Mantra sale likely
Accor should get approval: East
MANTRA boss Bob East remains confident the sale to France’s Accor Hotels will be rubber-stamped but shareholders worry Australia will lose another local company to a foreign buyer.
Accor, which is seeking to grow its share of the highly fragmented Australian accommodation market, last month lobbed a $1.2 billion bid for hotel and resort operator Mantra
Group.
The deal requires the approval of shareholders as well as the nation’s competition watchdog – the Australian Competition and Consumer Commission.
Mantra’s board voted unanimously to accept the offer for Accor to acquire all shares, at $3.96 each.
Mr East, who yesterday addressed shareholders at Mantra’s annual meeting, said afterwards that a shareholder vote was likely during mid-April but “there was no date locked in”.
“The ACCC early in the new year will advise their findings and it’s broadly expected they will enable that deal to proceed,” he said.

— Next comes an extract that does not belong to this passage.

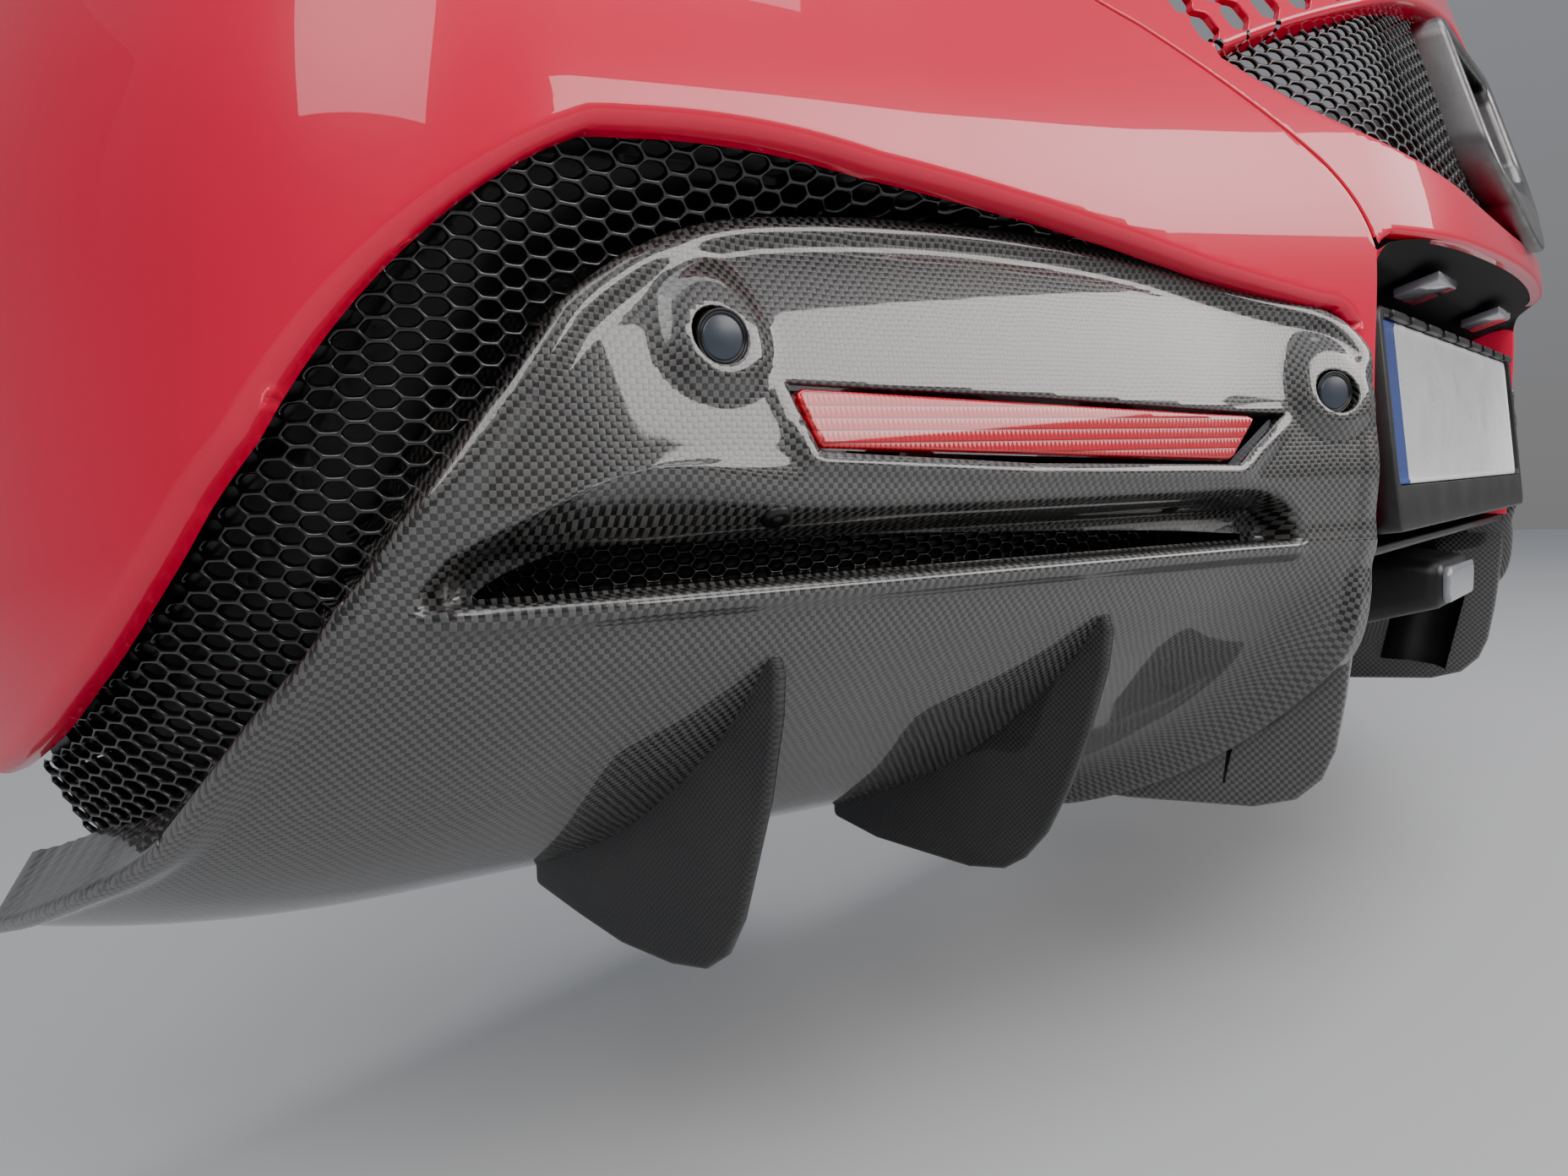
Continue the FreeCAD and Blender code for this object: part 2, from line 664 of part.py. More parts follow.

“The final event is the shareholders’ vote on the approval or otherwise of that deal.”
Mr East said he did not believe concerns the merger would reduce competition in the accommodation sector would be an issue.
AGM attendees spoken to by the Gold Coast Bulletin said there was broad support for the takeover to proceed. However, they were wary of another Australian company falling into foreign hands.
“It’s another company being taken over by an overseas firm,” a Beaudesert-based shareholder said. “I’m getting a good price for my shares, however if they don’t get taken over I won’t be unhappy.”
Mantra posted an aftertax profit of $47.2 million, up 14.2 per cent on the previous year.
It added six new properties in the year, with another three acquired in the past six months, while it also refurbished 1425 of its 16,500-plus rooms.